#### EXERCISE DETAILS:
Show each line that has the string "scene" in it.

#### SUPPLIED INFORMATION:

____________

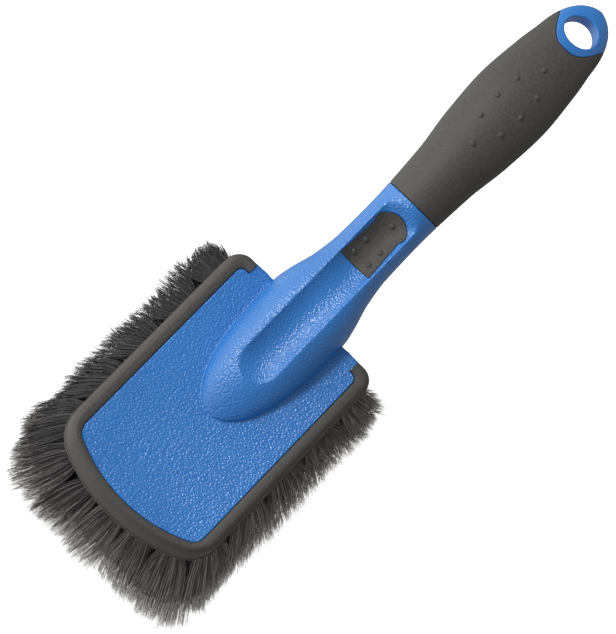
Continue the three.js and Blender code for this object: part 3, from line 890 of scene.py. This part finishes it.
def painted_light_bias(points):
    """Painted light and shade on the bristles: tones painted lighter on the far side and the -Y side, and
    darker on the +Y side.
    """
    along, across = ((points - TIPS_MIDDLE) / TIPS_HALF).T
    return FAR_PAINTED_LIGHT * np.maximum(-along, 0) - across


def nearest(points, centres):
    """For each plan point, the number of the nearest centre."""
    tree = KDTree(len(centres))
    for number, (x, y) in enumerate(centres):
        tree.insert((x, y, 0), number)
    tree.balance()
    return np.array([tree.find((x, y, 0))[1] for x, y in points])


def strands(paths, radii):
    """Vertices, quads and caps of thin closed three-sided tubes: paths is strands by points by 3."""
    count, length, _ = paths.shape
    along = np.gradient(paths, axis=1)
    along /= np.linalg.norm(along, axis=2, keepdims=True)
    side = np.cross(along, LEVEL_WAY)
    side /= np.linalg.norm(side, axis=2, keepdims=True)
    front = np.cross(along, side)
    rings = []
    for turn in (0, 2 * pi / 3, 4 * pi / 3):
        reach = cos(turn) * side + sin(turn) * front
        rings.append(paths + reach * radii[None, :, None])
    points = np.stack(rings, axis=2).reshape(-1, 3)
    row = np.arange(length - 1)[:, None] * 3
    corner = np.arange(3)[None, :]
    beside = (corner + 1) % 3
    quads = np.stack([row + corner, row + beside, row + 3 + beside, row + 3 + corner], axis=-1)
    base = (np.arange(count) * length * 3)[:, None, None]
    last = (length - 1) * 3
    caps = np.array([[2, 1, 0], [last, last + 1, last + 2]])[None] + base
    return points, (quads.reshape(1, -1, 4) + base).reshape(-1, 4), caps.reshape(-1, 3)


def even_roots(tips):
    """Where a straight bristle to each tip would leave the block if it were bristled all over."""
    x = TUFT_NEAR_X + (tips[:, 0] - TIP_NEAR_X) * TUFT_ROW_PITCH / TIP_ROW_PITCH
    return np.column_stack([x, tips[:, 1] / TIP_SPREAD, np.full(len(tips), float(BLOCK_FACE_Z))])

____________

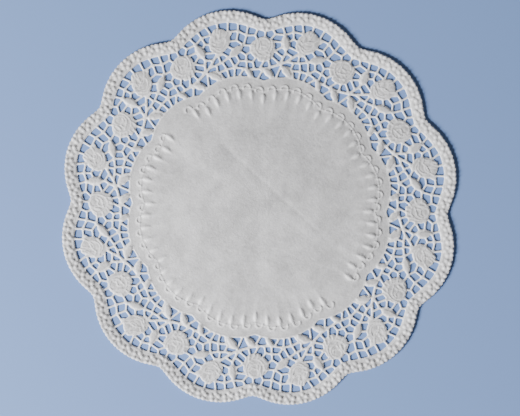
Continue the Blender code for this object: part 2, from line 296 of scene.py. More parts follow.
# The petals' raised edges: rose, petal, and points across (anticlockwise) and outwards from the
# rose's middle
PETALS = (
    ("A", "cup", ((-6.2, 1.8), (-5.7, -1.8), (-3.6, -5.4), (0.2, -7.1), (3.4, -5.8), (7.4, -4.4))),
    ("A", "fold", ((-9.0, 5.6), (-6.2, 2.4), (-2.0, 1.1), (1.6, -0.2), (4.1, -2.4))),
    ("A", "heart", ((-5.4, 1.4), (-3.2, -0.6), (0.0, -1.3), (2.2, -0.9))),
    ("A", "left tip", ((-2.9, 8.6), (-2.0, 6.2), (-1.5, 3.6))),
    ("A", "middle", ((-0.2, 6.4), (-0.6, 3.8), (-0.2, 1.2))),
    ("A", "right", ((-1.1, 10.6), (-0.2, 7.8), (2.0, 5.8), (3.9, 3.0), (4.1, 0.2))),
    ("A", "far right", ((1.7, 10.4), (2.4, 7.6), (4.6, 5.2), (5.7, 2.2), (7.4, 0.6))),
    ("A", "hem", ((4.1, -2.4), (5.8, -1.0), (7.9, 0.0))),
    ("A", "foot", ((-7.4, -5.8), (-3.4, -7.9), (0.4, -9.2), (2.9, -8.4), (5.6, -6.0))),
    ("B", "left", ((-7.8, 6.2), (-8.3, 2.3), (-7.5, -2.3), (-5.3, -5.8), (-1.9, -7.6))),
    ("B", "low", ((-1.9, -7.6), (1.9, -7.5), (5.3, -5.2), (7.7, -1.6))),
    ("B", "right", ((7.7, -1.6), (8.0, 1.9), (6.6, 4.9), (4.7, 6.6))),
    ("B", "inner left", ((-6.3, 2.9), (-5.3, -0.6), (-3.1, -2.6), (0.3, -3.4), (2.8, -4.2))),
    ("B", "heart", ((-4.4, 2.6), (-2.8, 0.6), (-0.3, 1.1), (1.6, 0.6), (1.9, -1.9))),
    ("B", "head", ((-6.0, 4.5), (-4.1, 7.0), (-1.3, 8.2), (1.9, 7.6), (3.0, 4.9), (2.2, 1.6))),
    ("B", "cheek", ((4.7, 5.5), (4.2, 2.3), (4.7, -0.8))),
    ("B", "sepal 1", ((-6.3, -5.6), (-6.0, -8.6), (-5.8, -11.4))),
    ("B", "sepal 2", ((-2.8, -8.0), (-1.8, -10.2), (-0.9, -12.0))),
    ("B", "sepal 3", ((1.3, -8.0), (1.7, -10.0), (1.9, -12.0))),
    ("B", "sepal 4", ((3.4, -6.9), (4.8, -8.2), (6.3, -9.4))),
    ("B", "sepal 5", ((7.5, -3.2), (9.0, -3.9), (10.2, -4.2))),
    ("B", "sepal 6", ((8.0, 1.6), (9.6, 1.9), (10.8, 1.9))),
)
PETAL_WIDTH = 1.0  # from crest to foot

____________

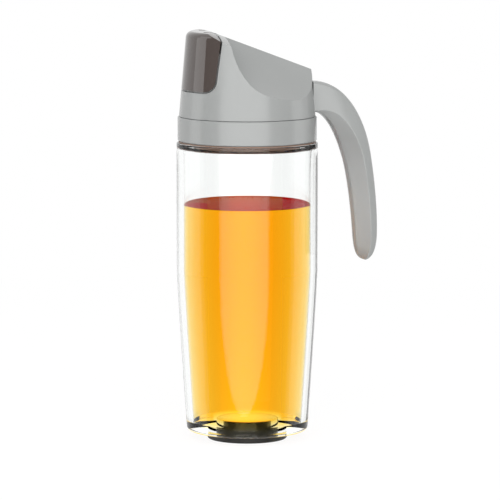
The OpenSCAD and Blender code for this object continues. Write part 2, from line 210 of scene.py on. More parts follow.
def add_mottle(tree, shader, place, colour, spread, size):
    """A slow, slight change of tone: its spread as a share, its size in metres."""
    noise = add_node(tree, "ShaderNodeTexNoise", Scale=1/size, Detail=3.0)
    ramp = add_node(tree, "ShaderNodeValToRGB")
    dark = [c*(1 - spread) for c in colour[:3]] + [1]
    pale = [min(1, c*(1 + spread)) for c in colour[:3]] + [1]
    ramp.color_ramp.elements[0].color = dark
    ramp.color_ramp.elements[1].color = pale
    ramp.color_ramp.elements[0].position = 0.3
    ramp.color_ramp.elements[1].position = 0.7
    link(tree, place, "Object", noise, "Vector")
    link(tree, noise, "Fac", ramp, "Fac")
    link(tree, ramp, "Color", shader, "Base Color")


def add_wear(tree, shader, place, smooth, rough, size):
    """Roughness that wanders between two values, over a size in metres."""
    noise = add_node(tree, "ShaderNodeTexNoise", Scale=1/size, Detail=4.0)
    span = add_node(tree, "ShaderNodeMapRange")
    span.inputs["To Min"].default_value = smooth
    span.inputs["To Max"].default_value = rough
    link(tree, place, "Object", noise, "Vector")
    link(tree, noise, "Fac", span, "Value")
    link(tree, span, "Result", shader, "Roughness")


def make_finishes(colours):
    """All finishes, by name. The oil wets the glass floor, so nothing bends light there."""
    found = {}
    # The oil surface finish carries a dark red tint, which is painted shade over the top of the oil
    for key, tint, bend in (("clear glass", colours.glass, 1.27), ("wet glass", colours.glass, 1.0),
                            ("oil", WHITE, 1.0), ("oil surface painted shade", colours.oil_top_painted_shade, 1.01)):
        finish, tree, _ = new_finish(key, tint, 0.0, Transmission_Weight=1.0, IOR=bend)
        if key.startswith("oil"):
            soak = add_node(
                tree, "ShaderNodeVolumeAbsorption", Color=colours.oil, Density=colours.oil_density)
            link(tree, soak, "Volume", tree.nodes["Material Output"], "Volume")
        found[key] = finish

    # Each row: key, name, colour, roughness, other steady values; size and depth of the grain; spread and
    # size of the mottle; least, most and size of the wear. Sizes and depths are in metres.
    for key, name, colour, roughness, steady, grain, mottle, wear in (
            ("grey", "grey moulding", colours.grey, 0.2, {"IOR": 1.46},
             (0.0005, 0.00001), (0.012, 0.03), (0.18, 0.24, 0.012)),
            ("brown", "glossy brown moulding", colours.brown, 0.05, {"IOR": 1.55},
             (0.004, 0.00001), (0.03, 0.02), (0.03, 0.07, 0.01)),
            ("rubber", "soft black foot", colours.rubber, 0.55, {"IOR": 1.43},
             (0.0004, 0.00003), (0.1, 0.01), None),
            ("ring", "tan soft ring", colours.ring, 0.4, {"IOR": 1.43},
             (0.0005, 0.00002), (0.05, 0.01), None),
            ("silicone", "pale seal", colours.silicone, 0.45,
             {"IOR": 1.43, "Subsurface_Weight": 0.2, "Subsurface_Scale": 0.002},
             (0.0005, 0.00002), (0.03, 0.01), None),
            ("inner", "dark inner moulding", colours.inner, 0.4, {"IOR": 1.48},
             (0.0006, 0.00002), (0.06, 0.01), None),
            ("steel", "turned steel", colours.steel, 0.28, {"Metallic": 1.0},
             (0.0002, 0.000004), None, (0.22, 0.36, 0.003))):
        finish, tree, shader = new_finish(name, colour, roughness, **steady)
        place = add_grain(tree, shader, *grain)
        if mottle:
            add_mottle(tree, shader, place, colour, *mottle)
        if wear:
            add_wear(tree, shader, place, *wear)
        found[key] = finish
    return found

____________

#### RESPONSE FOR THIS EXERCISE:
Continue the three.js and Blender code for this object: part 3, from line 890 of scene.py. This part finishes it.
Continue the Blender code for this object: part 2, from line 296 of scene.py. More parts follow.
The OpenSCAD and Blender code for this object continues. Write part 2, from line 210 of scene.py on. More parts follow.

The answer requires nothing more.